Beslenme şeklinin hastalıklar üzerindeki etkileri bilinmektedir. Bu anlamda gelişen çağımızda sürekli araştırmalar yapılmakta ve her gün yeni bilgiler edinmekteyiz.
Kanser hastalıkları ise türlü tedavilere rağmen henüz kesin tedavisi olmayan hastalık türleridir. Son yapılan araştırmalar ile kadınlarda kanserlerin yüzde ellisi, erkeklerde ise yüzde otuzunun beslenme şekline bağlı olduğu belirtiliyor.
Uzmanlar; doğru beslenme ile kanser riskinin azaltıldığı ve son yapılan araştırmalar ile beslenme şeklinin her türlü kanser hastalıklarında yüzde yetmiş ve bu hastalıklar sonucu ölümlerde ise yüzde otuzbeş oranlarında etkisi olduğunun ispatlandığını açıklıyorlar.
Kanser hastalıklarının oluşumunda bir çok etken vardır. Öncelikli olarak çevresel faktörler yüzde seksen gibi oranlarda olduğu bilinse de beslenmenin de önemli faktör olduğu unutulmamalıdır.
Kanserden korunmak için besin çeşitliliğine önem verilmesi gerektiğini belirten uzmanlar doymuş yağlarda günlük yirmi kaloriyi geçmemesi gerektiğine dikkat çekiyor. Üstelik doymuş yağlar fazla tüketildiğinde yumurtalık, meme, rahim ağzı, barsak ve rektum kanser riski de artmaktadır.
Ayrıca düşük kolesterol seviyeleri de barsak kanserlerine sebep olmaktadır. Yazğlı kırmızı et yerine balık ve tavuk tercih edilmesi gerektiği gibi yine kızartılmış gıdalar yerine haşlama ve buharda pişirme yöntemleri uygulanmalı. Bu sayede yağ alımı azaltılmış olacaktır.
Aynı şekilde protein alımına da dikkat edilmeli ve aşırıya kaçılmamalıdır. Fazla protein tüketimi ile yine meme, pankreas, böbrek, barsak ve rahim kanserlerinde gelişim gözlenmektedir.

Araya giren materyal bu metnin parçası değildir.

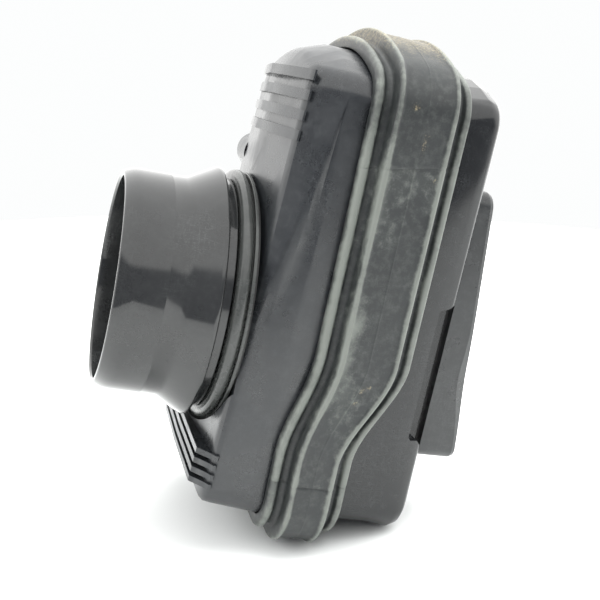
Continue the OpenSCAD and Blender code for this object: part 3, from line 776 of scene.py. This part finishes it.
@dataclass
class SealBand:
    """The stepped rubber band that grips both shells."""

    half: float = 37.5
    top: float = 83.6
    bottom: float = 61.0
    corner_r: float = 9.0
    crown_r: float = 60.0
    front_x: float = 60.2
    rear_x: float = 90.0
    joint_x: float = 75.0
    front_step: float = 6.0
    rear_step: float = 11.4
    joint_step: float = 8.6
    step_top: float = -5.0
    step_bottom: float = -38.0
    lip_h: float = 4.3
    groove_h: float = 2.9
    rib_h: float = 7.9
    panel_h: float = 7.15
    gap: float = 0.35
    flange_h: float = 2.8
    rounding: float = 0.45
    seam_z: tuple[float, float] = (53.2, -45.5)
    seam_depth: float = 0.28
    seam_lean: float = 0.19
    sag: float = 0.16
    crown_steps: int = 14
    corner_steps: int = 12
    side_steps: int = 110
    lower_steps: int = 14
    under_steps: int = 12
    seam_margin: float = 1.3
    seam_stations: tuple[float, ...] = (-0.9, -0.35, 0.0, 0.35, 0.9)
    dirt: list[tuple[float, float, float, float, float]] = field(default_factory=lambda: [
        (76.7, 60.5, 0.9, 4.2, 0.62),
        (76.4, -11.6, 0.9, 1.1, 0.75),
        (74.9, -14.4, 0.9, 2.2, 0.45),
        (73.4, -17.6, 0.7, 0.9, 0.5),
        (71.3, 70.0, 0.8, 0.8, 0.6),
        (81.8, 51.0, 1.6, 1.0, 0.3),
    ])

    def step_share(self, z: float) -> float:
        """Gives how much of the step is complete at a height: 0 above it and 1 below it."""
        t = min(max((self.step_top - z) / (self.step_top - self.step_bottom), 0.0), 1.0)
        return t * t * (3.0 - 2.0 * t)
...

Tek yönlü beslenme şeklinden vaz geçerek çeşitli gıdalarla beslenmeye yönelmelidir. Et yoğunluklu beslenenelerde kanser riski diğerlerine oranla iki kat fazladır. Şunu da unutmamak gerekir; protein yetersizliği de bağışıklık sistemini bozarak kanserli hücrelerin çoğalmasına sebep olduğundan dengede tutmakta fayda vardır.